Govt to liberalise norms for new MCs
New Delhi, Oct 21,2012: Government is in the process of liberalising norms and doing away with archaic rules for establishment of new medical colleges across the country to meet the ever growing demand of doctors. According to sources, the Ministry of Health has asked the Medical Council of India (MCI), apex medical education regulator, to rationalise and redefine its norms for setting up medical colleges and do away with rules that add little value to education but lead to higher cost of education for students.
"The norms governing medical college establishment need to be reworked. We have asked the MCI to redefine and rationalise them to enable new medical colleges to come up. We plan to add atleast 6,000 new MBBS seats in the next year. New norms need to reflect today’s needs," a top Health Ministry official told PTI.
Among norms under scanner are the requirement of vast spreads of land for colleges and compulsory auditoria, playgrounds, classrooms, libraries and labs of vast dimensions. Also proposed is easing of norms for hiring of faculty by allowing adjunct faculty so as to reduce the high cost of medical education.
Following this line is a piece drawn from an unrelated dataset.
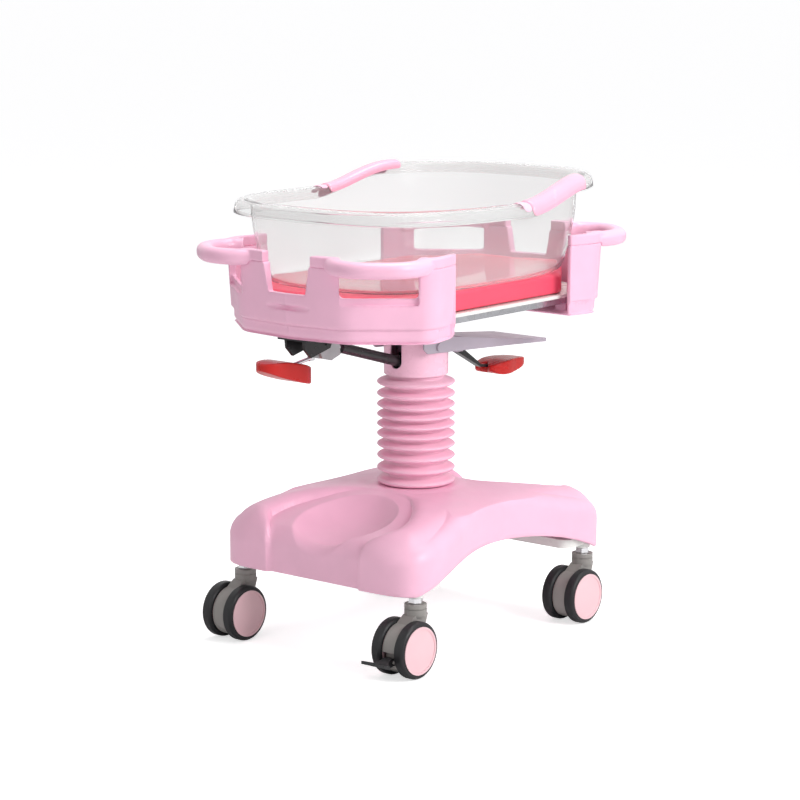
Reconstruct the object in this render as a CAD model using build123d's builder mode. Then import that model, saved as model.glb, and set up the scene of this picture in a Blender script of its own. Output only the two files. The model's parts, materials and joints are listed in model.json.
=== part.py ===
from build123d import *
import math
import os

os.makedirs("parts", exist_ok=True)

# All lengths in millimetres, Z up, the low foot end of the basin toward -Y

# Casters
wheel_dia = 100
wheel_width = 21
wheel_gap = 29
wheel_trail = 30
caster_x = 199
caster_y = 244
axle_dia = 10
stem_dia = 12
head_dia = 39
head_top = 123
running = 0.05

# Base
cover_half_width = 235
cover_half_length = 290
cover_bottom = 140
boss_bottom = 134
cover_top = 266
waist = 0.2
beam_under = 158
beam_top = 186
bowl_radius = 97
bowl_depth = 36
bowl_y = 218

# Column
collar_radius = 76
outer_radius = 45
tube_wall = 4
inner_radius = 37
sleeve_radius = 58.5
sleeve_wall = 3.3
sleeve_bottom = 472
sleeve_top = 570
bellows_bottom = 269
bellows_crest = 71
bellows_root = 51
bellows_rings = 10
slot_width = 26
slot_centre = 499

# Tilt gear
pivot_z = 582
pivot_dia = 12
anchor_y = -45
anchor_z = 497
hanger_y = -271
hanger_z = 561
trigger_x = -40
trigger_y = -240
trigger_z = 541

# Bed
tray_bottom = 575
belt_top = 599
sill = 654
tray_top = 704
cap_top = 723
tray_wall = 14
tray_half_width = 240
tray_half_length = 354
tray_end_y = 165
rail_half_gap = 180
rail_top = 606
sheet_top = 612
pad_top = 650
soft_gap = 0.3

# Basin
rim_half_width = 250
rim_half_length = 334
rim_land = 32
rim_drop = 25
rim_foot = 800
rim_middle = 795
rim_head = 828
shell = 4
floor_half_width = 208
floor_half_length = 289


# Points round a full-cornered oval, squarer than an ellipse
def oval(half_x, half_y, power=3, count=20):
    points = []
    for k in range(count):
        angle = 2 * math.pi * k / count
        c = abs(math.cos(angle) / half_x) ** power
        s = abs(math.sin(angle) / half_y) ** power
        reach = (c + s) ** (-1 / power)
        points.append((reach * math.cos(angle), reach * math.sin(angle)))
    return points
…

It is proposed to allow colleges to come up as multi- storey buildings comprising compact facilities of labs and libraries under new dimensions which the MCI will specify in place of old impractical ones. The government is keen to add at least 6,000 to 7,000 new MBBS seats in the coming year to help reduce the doctor-patient ratio which is a poor 1:2,000 currently.
"We are planning to ease norms for land requirement by allowing managements to set up medical colleges in multi- storeyed buildings instead of as huge unwieldy complexes spread over acres as is the current norm. "Keeping in view the shortage of land, multi storeyed buildings can especially be allowed around cities where health facilities are much required and land availability minimal," MCI officials said. There is also a plan to ease conditions on auditoria and playgrounds.
"College auditoria are used twice or thrice a year for cultural functions and convocation. We are proposing to allow managements to sign MoUs with private parties outside to enable them to hire auditoria on need. "They can list such partners to us and we can relax the norms on auditoria," Council officials said.
They added that playgrounds and huge libraries were not critical requirements for medical colleges and need not be retained as mandatory requirements to set up new colleges. Ministry official said, "We have asked the MCI to concentrate on improving the quality of medical education rather than concentrating on such things like creation of facilities."
The revisit of norms is rooted in the escalating cost of medical education due to archaic norms which are compulsory but difficult to comply with. The MCI has already set up a sub-committee to evolve fresh norms and the matter has also been listed for discussions in the upcoming November 2 meeting of State Health Ministers and Secretaries.
Ministry officials added, "We have also asked the MCI them to speed up inspections fresh cases by December and come up with fresh norms also by that time." The MCI has already received 120 applications for setting up fresh medical colleges and 65 for expansion of existing medical colleges.
Earlier, the MCI had allowed government medical colleges to set up twin or split campuses across the country. However, private medical colleges have only been allowed to have twin campuses within a radius of 20 kms in five states including Bihar, Chhattisgarh and MP with poor health parameters.
The MCI has also reduced land requirement for setting up new medical colleges from the current 25 acres to 10 acres in case of government and private medical colleges in the said five states with low health parameters and the four metros, besides five ‘A’ Class cities. The Government has also added three new cities of Jaipur, Pune and Lucknow among these ‘A’ Class cities recently.
The sources also said the MCI is working towards allowing the government to set up new medical colleges inside district hospital complexes so that fresh heavy investments on land can be saved. Easing of norms for private medical colleges in this respect is also being worked out.